I came across Hanif Abdurraqib’s work when I was 16. It was a YouTube video of him reciting a spoken word poem of what would eventually become his essay, “Carly Rae Jepsen And the Kingdom of Desire,” one of the last pieces in They Can’t Kill Us Until They Kill Us. I watched it over and over again. I was obsessed. The video, “Tell a Friend That You're in Love With Them Tonight: on ‘Your Type,’” was part of a series by Drunk Education celebrating Jepsen’s album (or, as they described it, “religious text”) “E•MO•TION.” Hanif sat at the end of the stage just a few feet away from his audience, and I held my phone a few inches away from my face as he spoke about crushes, loneliness, being friendzoned, and the strange logics of desire.
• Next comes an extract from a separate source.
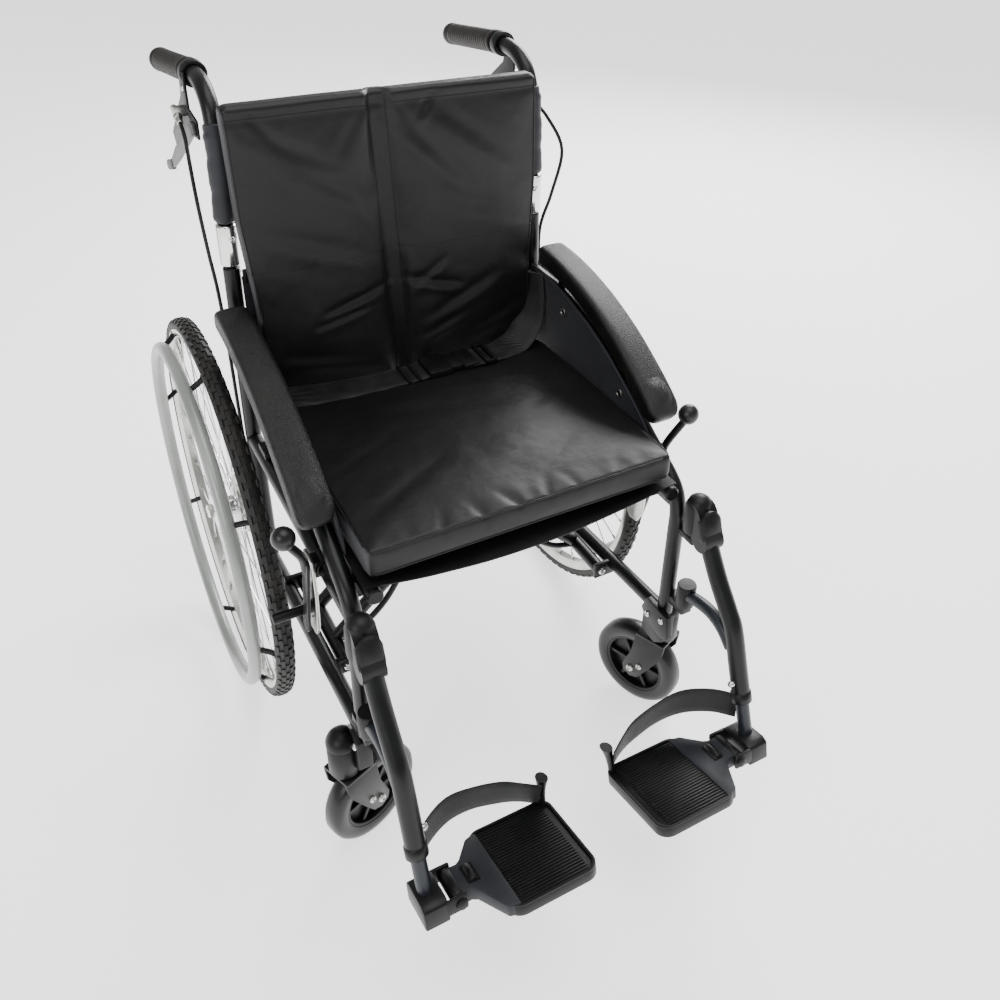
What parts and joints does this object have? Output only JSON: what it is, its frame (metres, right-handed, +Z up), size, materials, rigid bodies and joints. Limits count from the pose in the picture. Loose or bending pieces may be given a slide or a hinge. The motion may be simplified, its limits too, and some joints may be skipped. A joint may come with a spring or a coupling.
{
  "type": "folding wheelchair with attendant brakes",
  "caption": "Folding wheelchair with large handrim wheels, swivel casters, half-folding padded back, cushioned sling seat, lap belt, swing-away leg rests and drum brakes",
  "frame": {"origin": "on the floor, under the middle of the bounding box", "axes": "+Z up; the user faces -Y; +X is the left of the user, across the chair"},
  "size_m": [0.6636, 1.0294, 0.9637],
  "materials": {
    "frame_paint": "satin black powder coat with a bluish sheen",
    "chrome": "polished chrome plate",
    "aluminium": "bright satin aluminium",
    "steel": "bright steel spokes and hub",
    "handrim": "satin silver-grey anodised",
    "tyre": "black rubber with a knobbed tread",
    "caster_rubber": "solid black polyurethane",
    "grip_rubber": "dark ribbed rubber",
    "plastic": "matt black moulded plastic",
    "arm_vinyl": "pebbled black moulded polyurethane",
    "nylon": "coated black nylon with a soft sheen",
    "panel_fabric": "dark blue-grey woven fabric",
    "webbing": "black ribbed webbing"
  },
  "bodies": {
    "left_frame": {"left_side_frame": "frame_paint", "left_arm_pad": "arm_vinyl", "left_side_panel": "panel_fabric", "left_drum_brake": "aluminium", "left_wheel_axle": "chrome", "left_parking_bracket": "aluminium", "left_brake_cable": "plastic", "back_pad_lower": "nylon"},
    "brace_a": {"brace_arm_a": "frame_paint", "brace_pivot_bolt": "steel"},
    "brace_b": {"brace_arm_b": "frame_paint", "seat_sling": "nylon", "seat_cushion": "nylon", "lap_belt": "webbing"},
    "right_frame": {"right_side_frame": "frame_paint", "right_arm_pad": "arm_vinyl", "right_side_panel": "panel_fabric", "right_drum_brake": "aluminium", "right_wheel_axle": "chrome", "right_parking_bracket": "aluminium", "right_brake_cable": "plastic"},
    "left_wheel": {"left_tyre": "tyre", "left_rim": "aluminium", "left_hub_spokes": "steel", "left_handrim": "handrim"},
    "left_caster": {"left_caster_fork": "frame_paint", "left_caster_axle": "aluminium"},
    "left_caster_roller": {"left_caster_wheel": "caster_rubber"},
    "left_legrest": {"left_hanger": "frame_paint"},
    "left_footrest": {"left_footrest_tube": "frame_paint"},
    "left_foot_flip": {"left_footplate": "plastic", "left_heel_strap": "webbing"},
    "left_parking_lever": {"left_parking_lever": "frame_paint"},
    "left_parking_shoe": {"left_parking_shoe": "plastic"},
    "left_back": {"left_back_post": "frame_paint", "left_hinge_sleeve": "chrome", "left_grip": "grip_rubber", "left_brake_bracket": "plastic", "back_pad_upper": "nylon"},
    "left_brake_lever": {"left_brake_lever": "aluminium"},
    "left_back_release": {"left_back_release": "plastic"},
    "right_wheel": {"right_tyre": "tyre", "right_rim": "aluminium", "right_hub_spokes": "steel", "right_handrim": "handrim"},
    "right_caster": {"right_caster_fork": "frame_paint", "right_caster_axle": "aluminium"},
    "right_caster_roller": {"right_caster_wheel": "caster_rubber"},
    "right_legrest": {"right_hanger": "frame_paint"},
    "right_footrest": {"right_footrest_tube": "frame_paint"},
    "right_foot_flip": {"right_footplate": "plastic", "right_heel_strap": "webbing"},
    "right_parking_lever": {"right_parking_lever": "frame_paint"},
    "right_parking_shoe": {"right_parking_shoe": "plastic"},
    "right_back": {"right_back_post": "frame_paint", "right_hinge_sleeve": "chrome", "right_grip": "grip_rubber", "right_brake_bracket": "plastic"},
    "right_brake_lever": {"right_brake_lever": "aluminium"},
    "right_back_release": {"right_back_release": "plastic"}
  },
  "joints": [
    {"name": "fold", "type": "hinge", "parent": "left_frame", "child": "brace_a", "pos_m": [0.211, -0.0073, 0.219], "axis": [0, 1, 0], "range_deg": [0, 41], "deforming": ["seat_sling", "seat_cushion", "lap_belt", "back_pad_lower", "back_pad_upper"]},
    {"name": "fold_brace", "type": "hinge", "parent": "brace_a", "child": "brace_b", "pos_m": [0, -0.0073, 0.345], "axis": [0, 1, 0], "range_deg": [-82.1, 0]},
    {"name": "fold_right_frame", "type": "hinge", "parent": "brace_b", "child": "right_frame", "pos_m": [-0.211, -0.0073, 0.219], "axis": [0, 1, 0], "range_deg": [0, 41.1]},
    {"name": "left_wheel_roll", "type": "hinge", "parent": "left_frame", "child": "left_wheel", "pos_m": [0.287, 0.2127, 0.303], "axis": [1, 0, 0], "continuous": true},
    {"name": "left_caster_swivel", "type": "hinge", "parent": "left_frame", "child": "left_caster", "pos_m": [0.26, -0.2173, 0.154], "axis": [0, 0, 1], "continuous": true},
    {"name": "left_caster_roll", "type": "hinge", "parent": "left_caster", "child": "left_caster_roller", "pos_m": [0.24595, -0.18199, 0.0733], "axis": [0.9291, 0.3698, 0], "continuous": true},
    {"name": "left_legrest_swing", "type": "hinge", "parent": "left_frame", "child": "left_legrest", "pos_m": [0.24, -0.2773, 0.45], "axis": [0, 0, 1], "range_deg": [0, 90]},
    {"name": "left_footrest_height", "type": "slide", "parent": "left_legrest", "child": "left_footrest", "axis": [0, -0.36, -0.933], "range_m": [-0.02, 0.05]},
    {"name": "left_footplate_flip", "type": "hinge", "parent": "left_footrest", "child": "left_foot_flip", "pos_m": [0.207, -0.4388, 0.162], "axis": [0, 0.9681, -0.2504], "range_deg": [0, 78], "deforming": ["left_heel_strap"]},
    {"name": "left_parking_lever_push", "type": "hinge", "parent": "left_frame", "child": "left_parking_lever", "pos_m": [0.263, -0.1223, 0.335], "axis": [1, 0, 0], "range_deg": [0, 30]},
    {"name": "left_parking_shoe_turn", "type": "hinge", "parent": "left_frame", "child": "left_parking_shoe", "pos_m": [0.258, -0.1353, 0.378], "axis": [1, 0, 0], "range_deg": [0, 14.6]},
    {"name": "right_wheel_roll", "type": "hinge", "parent": "right_frame", "child": "right_wheel", "pos_m": [-0.287, 0.2127, 0.303], "axis": [1, 0, 0], "continuous": true},
    {"name": "right_caster_swivel", "type": "hinge", "parent": "right_frame", "child": "right_caster", "pos_m": [-0.26, -0.2173, 0.154], "axis": [0, 0, 1], "continuous": true},
    {"name": "right_caster_roll", "type": "hinge", "parent": "right_caster", "child": "right_caster_roller", "pos_m": [-0.22452, -0.20368, 0.0733], "axis": [0.3584, -0.9336, 0], "continuous": true},
    {"name": "right_legrest_swing", "type": "hinge", "parent": "right_frame", "child": "right_legrest", "pos_m": [-0.24, -0.2773, 0.45], "axis": [0, 0, -1], "range_deg": [0, 90]},
    {"name": "right_footrest_height", "type": "slide", "parent": "right_legrest", "child": "right_footrest", "axis": [0, -0.36, -0.933], "range_m": [-0.02, 0.05]},
    {"name": "right_footplate_flip", "type": "hinge", "parent": "right_footrest", "child": "right_foot_flip", "pos_m": [-0.207, -0.4388, 0.162], "axis": [0, -0.9681, 0.2504], "range_deg": [0, 78], "deforming": ["right_heel_strap"]},
    {"name": "right_parking_lever_push", "type": "hinge", "parent": "right_frame", "child": "right_parking_lever", "pos_m": [-0.263, -0.1223, 0.335], "axis": [1, 0, 0], "range_deg": [0, 30]},
    {"name": "right_parking_shoe_turn", "type": "hinge", "parent": "right_frame", "child": "right_parking_shoe", "pos_m": [-0.258, -0.1353, 0.378], "axis": [1, 0, 0], "range_deg": [0, 14.6]},
    {"name": "back_fold", "type": "hinge", "parent": "left_frame", "child": "left_back", "pos_m": [0.231, 0.2007, 0.716], "axis": [-1, 0, 0], "range_deg": [0, 90], "deforming": ["left_brake_cable", "right_brake_cable"]},
    {"name": "back_fold_right", "type": "hinge", "parent": "right_frame", "child": "right_back", "pos_m": [-0.231, 0.2007, 0.716], "axis": [-1, 0, 0], "range_deg": [0, 90]},
    {"name": "left_brake_squeeze", "type": "hinge", "parent": "left_back", "child": "left_brake_lever", "pos_m": [0.243, 0.2277, 0.888], "axis": [1, 0, 0], "range_deg": [0, 12], "stiffness_Nm_per_rad": 1.5},
    {"name": "left_back_release_press", "type": "slide", "parent": "left_frame", "child": "left_back_release", "axis": [0, 0, 1], "range_m": [-0.004, 0], "stiffness_N_per_m": 200},
    {"name": "right_brake_squeeze", "type": "hinge", "parent": "right_back", "child": "right_brake_lever", "pos_m": [-0.243, 0.2277, 0.888], "axis": [1, 0, 0], "range_deg": [0, 12], "stiffness_Nm_per_rad": 1.5},
    {"name": "right_back_release_press", "type": "slide", "parent": "right_frame", "child": "right_back_release", "axis": [0, 0, 1], "range_m": [-0.004, 0], "stiffness_N_per_m": 200}
  ],
  "couplings": [
    {"joint": "fold_brace", "follows": "fold", "ratio": -2},
    {"joint": "fold_right_frame", "follows": "fold", "ratio": 1},
    {"joint": "left_footplate_flip", "follows": "fold", "ratio": 1.9},
    {"joint": "left_parking_shoe_turn", "follows": "left_parking_lever_push", "ratio": 0.483},
    {"joint": "right_footplate_flip", "follows": "fold", "ratio": 1.9},
    {"joint": "right_parking_shoe_turn", "follows": "right_parking_lever_push", "ratio": 0.483},
    {"joint": "back_fold_right", "follows": "back_fold", "ratio": 1}
  ]
}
I love Hanif Abdurraqib’s work and this book because he writes with a specific obsession that seems fueled by both love and uncertainty about the world. He’s not an optimist, yet his work has a propelling force. They Can’t Kill Us Until They Kill Us is the type of book that I know I’ll return to during different stages of my life.

Nadia Hsu

Nadia Hsu (PO'27)

I first learned about Hanif Abdurraqib my senior year of high school, when my English teacher had us read his essay on You’ve Got Mail (published in 4Columns) and “On Future And Working Through What Hurts,” which is included in They Can’t Kill Us Until They Kill Us. I almost immediately bought the book, and read it the summer after high school. That year, as I prepared to leave for college and reckoned with a desire for the relationships, places, and moments in time that I felt were disappearing, the appearance of Abdurraqib’s work in my life felt serendipitous and necessary. I started reading They Can’t Kill Us at the same time that I started going to church, driving around the most familiar streets in my neighborhood, and listening to the music that my parents liked. Everything I’ve ever written since then has been kind of an imitation of Abdurraqib, and the way under his observation everything becomes sacred.